1/04/15: New Year Thoughts

2014 passed incredibly fast- ahh, the physics of age… April brought us Bryn-dog (who turned one year old this New Year’s morning). Summer shone with lovely flowers and interesting garden visitors, and subsequent months offered the usual good and bad events that can shift lives a little, or a lot. But, if I had to select one vivid memory this minute, it would surely be of a single five-inch-wide daisy flower atop a long, graceful stem that popped up in the secret garden in late October, after every other sensible flower had vanished. I was gobsmacked! The huge, blemish-free beauty bloomed for over a month. Finally, on December first, it folded in on itself and quietly finished. The audacity! The daily delight! Every morning I’d step outside to acknowledge its perfection with a grin and a salute.
 
I’ve made a few resolutions for 2015. The first: research the history of hot water bottles. This wonderful invention has brought me innumerable, deep-sleep nights coddled in delicious warmth. Its inventor deserves recognition and kudus. Electric blankets can’t hold a candle to its comfort-power.
Back in the day, when I’d overnight at Gran’s house, she’d slide a Mason jar full of really hot water between my bed sheets and shift it around; three minutes later I’d climb into a warm nest blanketed with her handmade goose down quilt brought to America from the Old Country. I was six years old. That memory is still bright. But still, quart jars can’t compete with the enduring comfort of my proper British Warm hot water bottle. Best of all, its flannel-covered warmth endures all night!
 
Second, I want to gaze deeply into the eyes of an alpaca. (I just happen to know someone who has recently acquired a few.) What fascinating, durable creatures! (I do know that alpacas pre-date the Inca Empire.) Specifically, I want to see what sort of eyelashes they possess. The most beautiful, of course, belong to cows. I know this because I’ve gazed at many a cow in England, and appreciate why there are so many of the beasts: bulls find gorgeously lashed heifers irresistible.
My prediction: alpaca eyelashes won’t be quite as alluring. (There aren’t nearly as many of these animals, are there?)
 
Third, I’ve lived in Michigan most of my life, and have often driven past Hartwick Pines State Park, but have never once stopped to explore. Shocking!
Joe, Bryn and I plan to rent a cabin nearby and hike around the interior for a day or two, trying to imagine much of Michigan blanketed by these immense trees! Someone, over a century ago, experienced a moment of farsighted clarity: men with axes weren’t allowed to decimate this one lone fifty-acre stand of virgin pine forest.

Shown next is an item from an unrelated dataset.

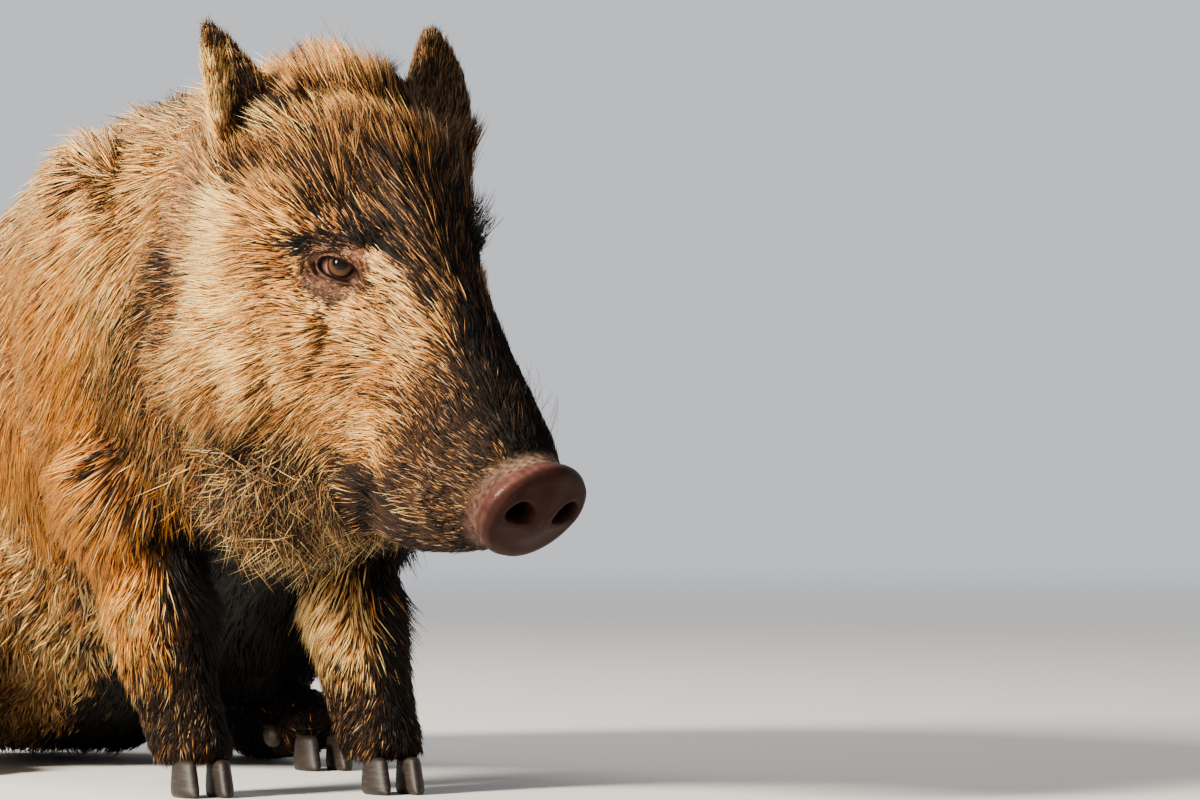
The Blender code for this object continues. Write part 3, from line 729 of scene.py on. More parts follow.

Photos don’t do it justice, say friends.
‘Go!’ they urge.
So we will. Soon. Maybe packing snowshoes!
 
Right now it’s snowing like stink, so Bryn and I go outside to walk silently down the street in the very wee hours, needing to experience it thickly blanketed. It’s dark, very still and quiet, and always full of mystery. Right now we own it all; nobody is up. We’re completely alone, yet surrounded by a hundred sleeping neighbors. Century-old leaf-bare trees show jet-black as the snow pelts down. Even swathed in three thick sweaters and a heavy coat I feel the biting cold, but that soon vanishes as Bryn and I pace the length of four blocks admiring the Christmas lights.
She blends perfectly with the monochromatic scenery: only her black nose and one dark ear are clearly defined. We eventually stop in the middle of the street to sit and stare pensively at each other, and at the blurred beauty beyond.
 
When I was fifteen, while visiting my Uncle Irvin’s Illinois farm, I came upon a moon-white horse standing in the middle of a pasture a little distance away, on an intensely cold, snowy night much like this one. Only the huge beast’s brown eyes and nostrils were clearly visible. He looked at me for a time, blowing out steamy breaths before soundlessly moving much closer on snow-muffled hooves. My palm and his nose connected, sealing the enchantment. We stood face-to-face for a few minutes, our exhalations mingling. Then he breathed into my hair, shook himself and turned away. Swirling white snowflakes pixelated his dark-flecked white tail as my visitor gradually faded into gone. I smiled; cold, happy tears crept down my cheeks to freeze into frosted diamonds…
 
What is it about deep night shrouded in thickly falling snow, when one is lucky enough to exchange a few moments of silent communication, in perfect peace, with nonhuman beings? It’s the essence of magic.